Goal of the exercise:
Restate the opening lines of the material below word for word, stopping after the line that contains "bpy.context.view_layer.objects.active = pieces[0]".

Available data:
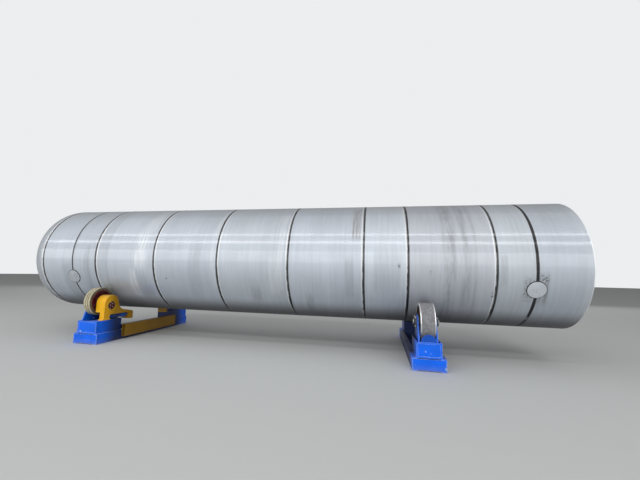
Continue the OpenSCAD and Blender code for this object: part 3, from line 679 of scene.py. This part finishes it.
turned_steel = make_material("turned_axle_steel", bare_steel, "#b4b4b2", "#6e5a4a", 0.3)
zinc = make_material("zinc_plated_bolt", bare_steel, "#c9c6ba", "#7c5f45", 0.38)
for i, station in enumerate(STATIONS):
    if station.startswith("drive"):
        name, finish = "cream_polyurethane_", ("#bdb498", "#6f6c5c", 0.5)
    else:
        name, finish = "dusty_polyurethane_", ("#88888c", "#5c5b5c", 0.6)
        dress(make_material("machined_steel_" + station, wheel_steel, station), "wheel_" + station)
    dress(make_material(name + station, tyre_rubber, station, *finish, 4.1 * i), "tyre_" + station)
    dress(turned_steel, "axle_" + station)

# %% [markdown]
# ## Modelling by hand
#
# Small pieces are modelled as at the desk: a primitive at its size, edit-mode operators, and modifiers
# that are applied at once. Operators act on all that is selected, so each piece starts by deselecting
# everything. A finished piece keeps its place in its mesh, with its object at the origin, and rides on
# the body that carries it.


# %% Modelling helpers
def start(kind, **sizes):
    """Adds a primitive with nothing else selected."""
    bpy.ops.object.select_all(action="DESELECT")
    getattr(bpy.ops.mesh, f"primitive_{kind}_add")(**sizes)
    return bpy.context.object


def select_where(piece, test, domain="vertices"):
    """Selects the vertices or faces of a piece that pass a test, and leaves it in edit mode."""
    bpy.ops.object.mode_set(mode="OBJECT")
    for parts in (piece.data.vertices, piece.data.edges, piece.data.polygons):
        parts.foreach_set("select", [False] * len(parts))
    for part in getattr(piece.data, domain):
        part.select = test(part)
    bpy.ops.object.mode_set(mode="EDIT")
    bpy.ops.mesh.select_mode(type="FACE" if domain == "polygons" else "VERT")


def finish_modifiers(piece):
    for modifier in list(piece.modifiers):
        bpy.ops.object.modifier_apply(modifier=modifier.name)


def select_only(pieces):
    bpy.ops.object.select_all(action="DESELECT")
    for piece in pieces:
        piece.select_set(True)
    bpy.context.view_layer.objects.active = pieces[0]


def join(pieces):
    """Joins pieces into the first one."""
    select_only(pieces)
    if len(pieces) > 1:
        bpy.ops.object.join()
    return pieces[0]


def copies(piece, places):
    """One joined piece of copies at places, each a location and a turn, and removes the model piece."""
    made = []
    for location, turn in places:
        copy = bpy.data.objects.new(piece.name, piece.data.copy())
        scene.collection.objects.link(copy)
        copy.matrix_world = Matrix.Translation(location) @ turn.to_4x4()
        made.append(copy)
    bpy.data.objects.remove(piece)
    return join(made)


def finished(piece, name, material, body, smooth=35):
    """Fixes a piece's place in its mesh, smooths what bends less than an angle, and sets its body."""
    select_only([piece])
    bpy.ops.object.transform_apply(location=True, rotation=True, scale=True)
    bpy.ops.object.mode_set(mode="EDIT")
    bpy.ops.mesh.select_all(action="SELECT")
    bpy.ops.mesh.remove_doubles(threshold=0.02 * MM)
    bpy.ops.mesh.normals_make_consistent(inside=False)
    bpy.ops.object.mode_set(mode="OBJECT")
    bpy.ops.object.shade_smooth_by_angle(angle=math.radians(smooth))
    piece.name = name
    piece.data.name = name
    piece.data.materials.clear()
    piece.data.materials.append(material)
    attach(piece, body)
    triangles = sum(len(face.vertices) - 2 for face in piece.data.polygons)
    print(f"{name}: {triangles} triangles")
    return piece


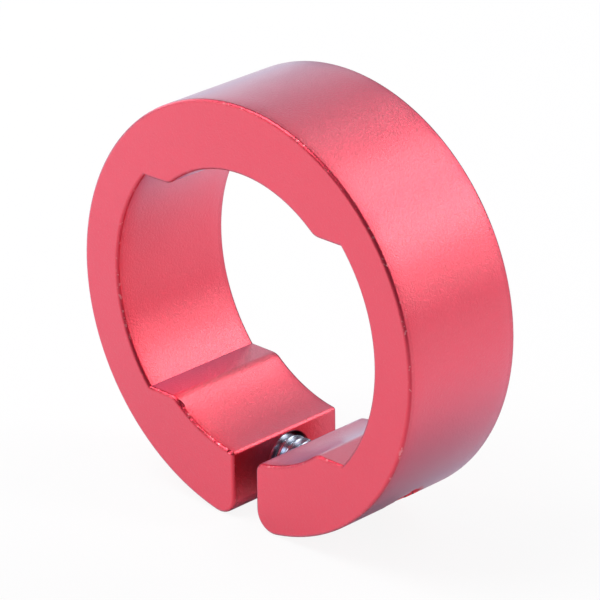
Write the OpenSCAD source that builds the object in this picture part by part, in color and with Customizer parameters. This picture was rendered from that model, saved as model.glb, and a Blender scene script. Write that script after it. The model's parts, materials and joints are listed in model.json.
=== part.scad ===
// Lock ring for a handlebar grip: a slit clamp ring closed by one screw.
// The bar runs along Y, the slit is straight below the bar and the origin is on the
// bar's axis, half way along the ring. All sizes are in millimetres.

/* [Bar and ring] */
// Diameter of the bar that the ring grips
bar_d = 22.2; // [18:0.1:32]
// Radial gap between the bar and the ring before the screw is tightened
bar_gap = 0.05; // [0.02:0.01:0.1]
// Radial thickness of the ring at its gripping lands
wall_t = 5.35; // [5:0.05:8]
// Distance of the rim's centre below the bar, which thickens the wall at the screw
rim_drop = 0.15; // [0:0.05:0.4]
// Width of the ring along the bar
ring_w = 11; // [8:0.5:18]
// Radius of the rounded edges round both end faces
edge_r = 0.25; // [0.1:0.05:0.3]

/* [Recesses for the grip] */
// Depth of the two side recesses below the gripping lands
recess_depth = 1.85; // [0.8:0.05:2.6]
// Height of the recesses from flank to flank
recess_h = 16.9; // [8:0.1:18]
// Radius of the tips where the lands meet the flanks
tip_r = 1.2; // [0.5:0.1:1.5]

/* [Slit] */
// Width of the slit
slit_w = 2.3; // [1.5:0.1:3.5]
// Radius of the slit's corners at the bore
slit_bore_r = 0.35; // [0.35:0.05:0.5]
// Radius of the slit's corners at the rim
slit_rim_r = 1.6; // [0.5:0.1:2]

/* [Screw] */
// Nominal diameter of the screw's thread
thread_d = 4; // [3:0.5:4.5]
// Radial gap between the screw and the tapped lug
thread_gap = 0.05; // [0.02:0.01:0.1]
// Radial gap between the nominal thread and the plain hole in the head's lug
hole_gap = 0.15; // [0.1:0.05:0.4]
// Size of the bevel at the plain hole's mouth in the slit
hole_bevel = 0.1; // [0.05:0.01:0.2]
// Metal left between the plain hole and the bore
hole_wall = 0.3; // [0.2:0.05:1]
// Distance of the screw behind the middle of the ring
screw_back = 0.35; // [0:0.05:1]
// Least thickness of the lug between the slit and the head's seat
seat_t = 3; // [2:0.1:5]
// Length of the screw under its head
screw_l = 10; // [8:0.5:11]
// Size of the bevel at the screw's tip and at the mouth of the tapped hole
thread_bevel = 0.4; // [0.2:0.05:0.6]
// Diameter of the head
head_d = 5.5; // [5:0.1:6.6]
// Height of the head
head_h = 2.8; // [2.2:0.1:4]
// Radius of the head's outer edge
head_edge_r = 0.4; // [0.1:0.1:0.6]
// Radial gap round the head in its pocket
pocket_gap = 0.15; // [0.1:0.05:0.3]
// Metal left between the pocket's inner end and the bore
pocket_wall = 0.45; // [0.3:0.05:1]
// Width of the hex socket across its flats
socket_w = 2.5; // [2:0.5:3]
// Depth of the hex socket
socket_depth = 1.7; // [1.2:0.1:2]

/* [Hidden] */

ring_colour = [0.89, 0.30, 0.39];
steel_colour = [0.74, 0.75, 0.78];

bore_r = bar_d / 2 + bar_gap;
rim_r = bore_r + wall_t;
rim_centre = [0, -rim_drop];
recess_r = bore_r + recess_depth;
flank_y = recess_h / 2;
face_z = ring_w / 2;
slit_x = slit_w / 2;

screw_r = thread_d / 2 - thread_gap;
tapped_r = thread_d / 2;
hole_r = thread_d / 2 + hole_gap;
head_r = head_d / 2;
pocket_r = head_r + pocket_gap;
screw_z = -(bore_r + hole_wall + hole_r);
pocket_top = -screw_z - pocket_r;
// The seat lies far enough from the slit for the pocket to clear the curve of the bore
seat_x = -max(slit_x + seat_t, leg(bore_r + pocket_wall, pocket_top));

// How far a cutting shape runs past the face that it cuts
past = 1;
// How far a corner's cutting shape reaches into the opening beside it
lap = 0.1;
// How far a corner's arc laps over the sides that it rounds, so that no sliver is left
nip = 0.002;
$fn = 96;

// Length of the other leg of a right triangle, from its long side and one leg
function leg(long_side, side) = sqrt(max(0, long_side * long_side - side * side));

// Point on the line from one point to another, at a given distance from the first
function towards(from, to, distance) =
    from + (to - from) * distance / norm(to - from);

// What a rounded edge leaves outside its arc, at the top right corner of a section
module edge_waste(corner, r) {
    difference() {
        translate(corner - [r, r]) square(r + past);
        translate(corner - [r, r]) circle(r = r);
    }
}

// Section of a round post whose two end edges are rounded
module post_section(r) {
    difference() {
        translate([0, -face_z]) square([r, ring_w]);
        for (side = [0, 1])
            mirror([0, side]) edge_waste([r, face_z], edge_r);
    }
}

// Post as wide as the ring, with rounded end edges
module post(r) {
    rotate_extrude() post_section(r);
}

// Section of an opening that flares at both faces, so that it leaves rounded edges
module flare_section(reach) {
    translate([0, -face_z - past]) square([reach, ring_w + 2 * past]);
    for (side = [0, 1])
        mirror([0, side])
            difference() {
                translate([reach - edge_r, face_z - edge_r]) square([2 * edge_r, edge_r + past]);
                translate([reach + edge_r, face_z - edge_r]) circle(r = edge_r);
            }
}

// Round opening with rounded edges at both faces
module round_opening(r) {
    rotate_extrude() flare_section(r);
}

// Straight opening between two flat walls, each at half_gap from the X axis
module flat_opening(half_gap, length) {
    rotate([0, 90, 0])
        rotate([0, 0, 90])
            linear_extrude(height = length, center = true)
                for (side = [0, 1])
                    mirror([side, 0]) flare_section(half_gap);
}

// Cuts the metal outside a rounded corner, right through the ring. The arc has its
// centre at c; a and b lie past its ends, and beyond lies past the sharp corner.
module corner_cut(c, r, a, beyond, b) {
    difference() {
        linear_extrude(height = ring_w + 2 * past, center = true) polygon([a, beyond, b, c]);
        translate(c) post(r);
    }
}

// Opening for the bar: the round bore with a recess on each side for the grip's tabs
module bar_opening() {
    round_opening(bore_r);
    intersection() {
        round_opening(recess_r);
        flat_opening(flank_y, 2 * (recess_r + past));
    }
    for (left = [0, 1], low = [0, 1])
        mirror([left, 0]) mirror([0, low]) land_tip_cut();
}

// Rounds one tip where a gripping land meets the flank of a recess
module land_tip_cut() {
    reach = tip_r - nip;
    c = [leg(bore_r + reach, flank_y + reach), flank_y + reach];
    beyond = [leg(bore_r, flank_y) - tip_r, flank_y - tip_r];
    corner_cut(c, tip_r, towards([0, 0], c, bore_r - lap), beyond, [c.x, flank_y - lap]);
}

// Slit below the bore, with rounded corners at the bore and at the rim
module slit_opening() {
    slit_l = rim_r + rim_drop + past;
    translate([0, -slit_l / 2])
        rotate([0, 0, 90]) flat_opening(slit_x, slit_l);
    for (left = [0, 1])
        mirror([left, 0]) {
            slit_bore_corner();
            slit_rim_corner();
        }
}

// Rounds one corner between the slit and the bore
module slit_bore_corner() {
    reach = slit_bore_r - nip;
    x = slit_x + reach;
    c = [x, -leg(bore_r + reach, x)];
    beyond = [0, c.y + slit_bore_r];
    corner_cut(c, slit_bore_r, towards([0, 0], c, bore_r - lap), beyond, [slit_x - lap, c.y]);
}

// Rounds one corner between the slit and the rim
module slit_rim_corner() {
    reach = slit_rim_r - nip;
    x = slit_x + reach;
    c = rim_centre + [x, -leg(rim_r - reach, x)];
    beyond = [0, c.y - 2 * slit_rim_r];
    corner_cut(c, slit_rim_r, towards(rim_centre, c, rim_r + lap), beyond, [slit_x - lap, c.y]);
}

// Moves what is drawn along Z onto the screw's axis, with its start at the head's seat
// and its direction towards the tip
module on_screw_axis() {
    translate([seat_x, screw_back, screw_z])
        rotate([0, 90, 0])
            children();
}

// Plain hole and head pocket in the left lug, tapped hole through the right one
module screw_holes() {
    to_slit = -seat_x;
    on_screw_axis() {
        translate([0, 0, -rim_r]) cylinder(h = rim_r, r = pocket_r);
        translate([0, 0, -past]) cylinder(h = past + to_slit, r = hole_r);
        translate([0, 0, to_slit - slit_x - hole_bevel])
            cylinder(h = hole_bevel, r1 = hole_r, r2 = hole_r + hole_bevel);
        translate([0, 0, to_slit]) cylinder(h = rim_r, r = tapped_r);
        translate([0, 0, to_slit + slit_x])
            cylinder(h = thread_bevel, r1 = tapped_r + thread_bevel, r2 = tapped_r);
    }
}

// One-piece ring: two gripping lands, two recesses, and a lug on each side of the slit
module clamp_ring() {
    color(ring_colour)
        difference() {
            rotate([90, 0, 0])
                difference() {
                    translate(rim_centre) post(rim_r);
                    bar_opening();
                    slit_opening();
                }
            screw_holes();
        }
}

// Half section of the screw: head below, shank and bevelled tip above
module screw_section() {
    difference() {
        translate([0, -head_h]) square([head_r, head_h]);
        mirror([0, 1]) edge_waste([head_r, head_h], head_edge_r);
    }
    polygon([
        [0, -head_edge_r],
        [screw_r, -head_edge_r],
        [screw_r, screw_l - thread_bevel],
        [screw_r - thread_bevel, screw_l],
        [0, screw_l]
    ]);
}

// Steel screw with a low round head and a hex socket
module clamp_screw() {
    socket_r = socket_w / 2 / cos(30);
    drill_r = socket_w / 2;
    color(steel_colour)
        on_screw_axis()
            difference() {
                rotate_extrude() screw_section();
                translate([0, 0, -head_h - past])
                    cylinder(h = past + socket_depth, r = socket_r, $fn = 6);
                translate([0, 0, socket_depth - head_h])
                    cylinder(h = drill_r * tan(30), r1 = drill_r, r2 = 0);
            }
}

clamp_ring();
clamp_screw();
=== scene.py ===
"""Looks of a lock ring for a handlebar grip: a slit ring of blasted, red anodised aluminium that a steel
cap screw closes. Lengths are in millimetres and the meshes are scaled to metres as they are made."""

import json
import math
import random

import bmesh
import bpy
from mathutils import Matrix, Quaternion, Vector


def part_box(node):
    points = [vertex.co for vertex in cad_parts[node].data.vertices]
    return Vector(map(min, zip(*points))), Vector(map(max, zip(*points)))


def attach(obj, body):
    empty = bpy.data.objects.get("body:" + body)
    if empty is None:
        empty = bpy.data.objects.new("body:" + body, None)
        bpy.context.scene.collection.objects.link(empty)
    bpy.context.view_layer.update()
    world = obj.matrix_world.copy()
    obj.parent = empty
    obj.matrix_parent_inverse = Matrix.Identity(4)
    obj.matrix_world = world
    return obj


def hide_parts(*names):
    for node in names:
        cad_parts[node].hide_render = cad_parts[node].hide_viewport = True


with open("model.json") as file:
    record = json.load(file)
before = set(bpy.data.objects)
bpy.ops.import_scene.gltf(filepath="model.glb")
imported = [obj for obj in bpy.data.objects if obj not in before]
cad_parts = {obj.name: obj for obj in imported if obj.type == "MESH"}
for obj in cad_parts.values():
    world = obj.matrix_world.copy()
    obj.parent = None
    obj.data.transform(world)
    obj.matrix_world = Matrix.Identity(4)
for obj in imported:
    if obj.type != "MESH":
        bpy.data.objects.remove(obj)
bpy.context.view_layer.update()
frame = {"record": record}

MM = 0.001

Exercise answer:
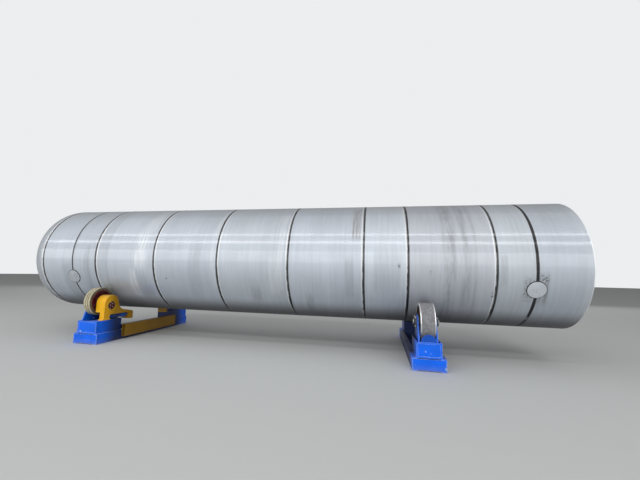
Continue the OpenSCAD and Blender code for this object: part 3, from line 679 of scene.py. This part finishes it.
turned_steel = make_material("turned_axle_steel", bare_steel, "#b4b4b2", "#6e5a4a", 0.3)
zinc = make_material("zinc_plated_bolt", bare_steel, "#c9c6ba", "#7c5f45", 0.38)
for i, station in enumerate(STATIONS):
    if station.startswith("drive"):
        name, finish = "cream_polyurethane_", ("#bdb498", "#6f6c5c", 0.5)
    else:
        name, finish = "dusty_polyurethane_", ("#88888c", "#5c5b5c", 0.6)
        dress(make_material("machined_steel_" + station, wheel_steel, station), "wheel_" + station)
    dress(make_material(name + station, tyre_rubber, station, *finish, 4.1 * i), "tyre_" + station)
    dress(turned_steel, "axle_" + station)

# %% [markdown]
# ## Modelling by hand
#
# Small pieces are modelled as at the desk: a primitive at its size, edit-mode operators, and modifiers
# that are applied at once. Operators act on all that is selected, so each piece starts by deselecting
# everything. A finished piece keeps its place in its mesh, with its object at the origin, and rides on
# the body that carries it.


# %% Modelling helpers
def start(kind, **sizes):
    """Adds a primitive with nothing else selected."""
    bpy.ops.object.select_all(action="DESELECT")
    getattr(bpy.ops.mesh, f"primitive_{kind}_add")(**sizes)
    return bpy.context.object


def select_where(piece, test, domain="vertices"):
    """Selects the vertices or faces of a piece that pass a test, and leaves it in edit mode."""
    bpy.ops.object.mode_set(mode="OBJECT")
    for parts in (piece.data.vertices, piece.data.edges, piece.data.polygons):
        parts.foreach_set("select", [False] * len(parts))
    for part in getattr(piece.data, domain):
        part.select = test(part)
    bpy.ops.object.mode_set(mode="EDIT")
    bpy.ops.mesh.select_mode(type="FACE" if domain == "polygons" else "VERT")


def finish_modifiers(piece):
    for modifier in list(piece.modifiers):
        bpy.ops.object.modifier_apply(modifier=modifier.name)


def select_only(pieces):
    bpy.ops.object.select_all(action="DESELECT")
    for piece in pieces:
        piece.select_set(True)
    bpy.context.view_layer.objects.active = pieces[0]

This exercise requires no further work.